Chris and I broke up January 3, 2003. I haven't seen him and I have heard from him few times. I will not go into Hannaford 'cause Trenton works there: I just don't want to see him and I don't want him to see me. He still finds it amusing to call me names and has this big hatred towards me. Not that I can say that I wouldn't blame him for being hurt, I did take away his virginity and I did break his heart a few times; I did feel like shit for all of it.
I've done a lot of growing from this whole situation: I have learned a lot about myself and a lot about relationships. I am actually quite scared for whoever reads this and what they will think of me.

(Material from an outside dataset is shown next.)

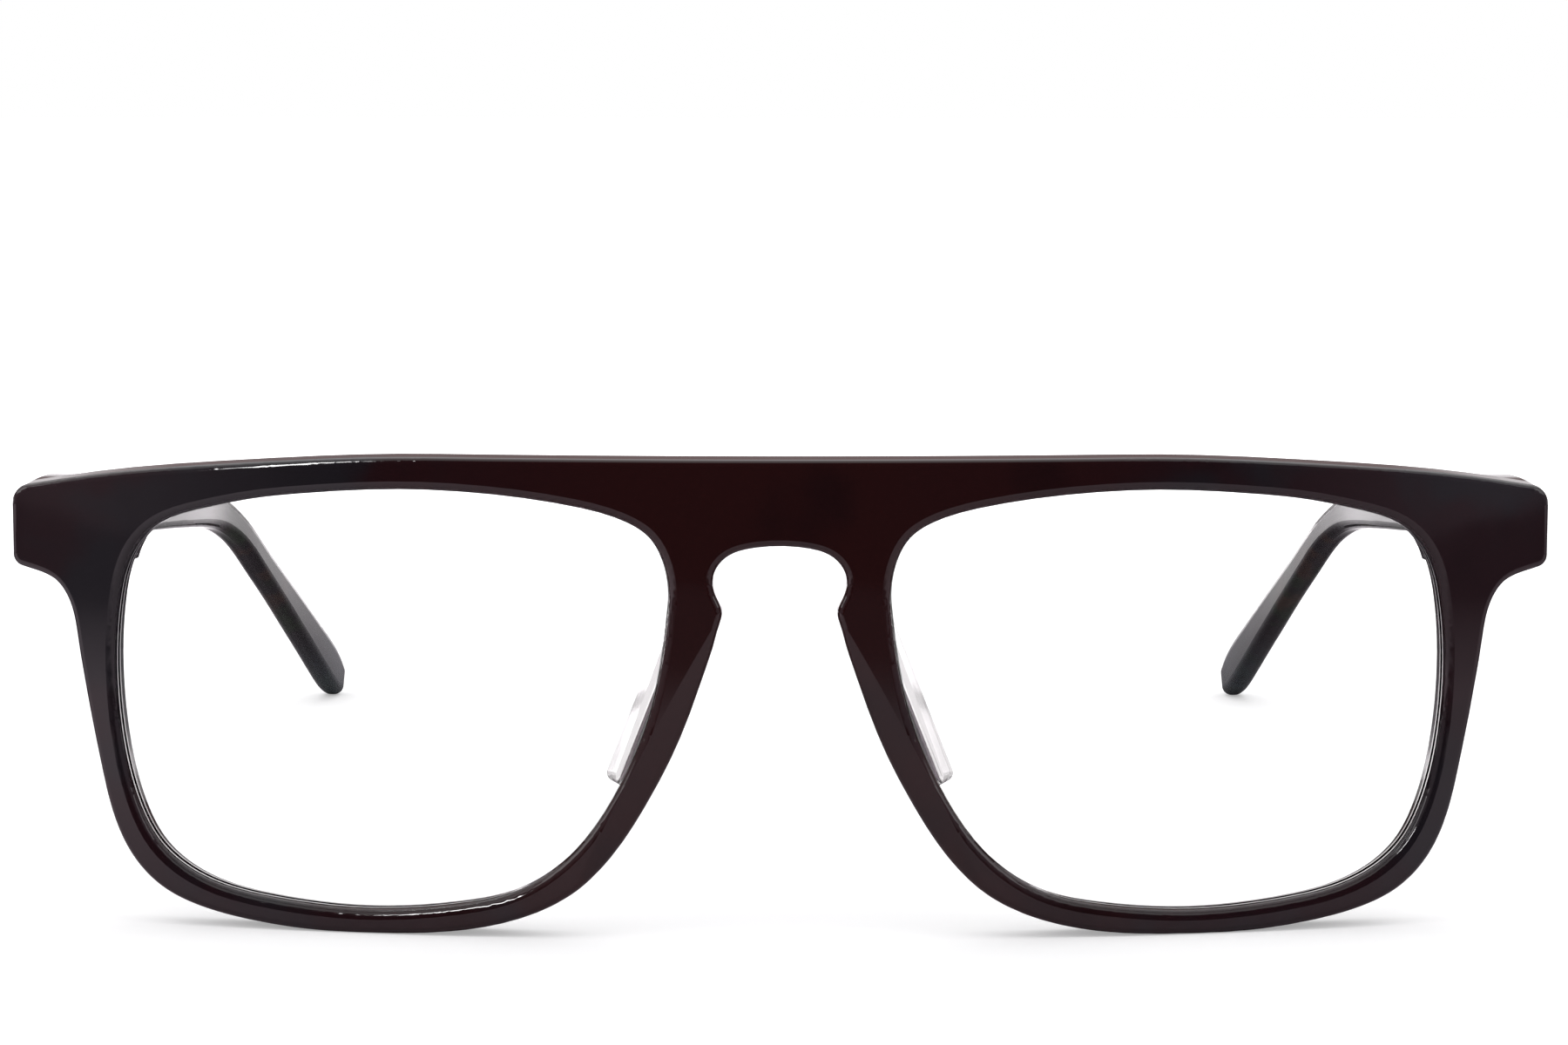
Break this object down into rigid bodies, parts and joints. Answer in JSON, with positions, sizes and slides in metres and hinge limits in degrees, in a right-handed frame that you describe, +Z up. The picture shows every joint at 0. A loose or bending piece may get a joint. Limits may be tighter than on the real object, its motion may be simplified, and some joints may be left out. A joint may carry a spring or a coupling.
{
  "type": "eyeglass frame",
  "caption": "Full-rim acetate eyeglasses with a straight flat brow over a thick keyhole bridge, clear lenses and folding paddle-tipped temples.",
  "frame": {"origin": "midway between the bridge and the temple tips and between the two sides, on the surface the rims and tips rest on", "axes": "+X to the wearer's left, +Y from the front back towards the temple tips, +Z up"},
  "size_m": [0.142, 0.138, 0.044],
  "materials": {
    "front_acetate": "polished very dark brown acetate",
    "temple_acetate": "polished very dark grey-brown acetate",
    "nose_pad": "polished clear acetate",
    "lens": "clear coated plastic",
    "core_wire": "plain drawn wire",
    "hinge_metal": "tumbled nickel silver",
    "screw_metal": "bright plated steel"
  },
  "bodies": {
    "front": {"front_frame": "front_acetate", "left_lens": "lens", "right_lens": "lens", "left_nose_pad": "nose_pad", "right_nose_pad": "nose_pad", "left_front_hinge": "hinge_metal", "right_front_hinge": "hinge_metal", "left_hinge_screw": "screw_metal", "right_hinge_screw": "screw_metal", "left_front_leaf_screws": "screw_metal", "right_front_leaf_screws": "screw_metal"},
    "left_temple_body": {"left_temple": "temple_acetate", "left_temple_core": "core_wire", "left_temple_hinge": "hinge_metal", "left_temple_leaf_screws": "screw_metal"},
    "right_temple_body": {"right_temple": "temple_acetate", "right_temple_core": "core_wire", "right_temple_hinge": "hinge_metal", "right_temple_leaf_screws": "screw_metal"}
  },
  "joints": [
    {"name": "left_hinge", "type": "hinge", "parent": "front", "child": "left_temple_body", "pos_m": [0.0649, -0.05162, 0.03675], "axis": [0, 0, 1], "range_deg": [0, 87.5]},
    {"name": "right_hinge", "type": "hinge", "parent": "front", "child": "right_temple_body", "pos_m": [-0.0649, -0.05162, 0.03675], "axis": [0, 0, -1], "range_deg": [0, 83.5]}
  ]
}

I am a romantic. I'm affectionate and caring, but I am also very demanding, stubborn and I don't know what else. I know that I have become the most faithful person, and I have learned so much.
Chris was my first love and my first everything. Trenton was my first mistake and I am sure that I am his biggest mistake and his biggest rival right now; yet my situation with him taught me a lot.
Life throws you curveballs... and things get pretty fuckin' crazy!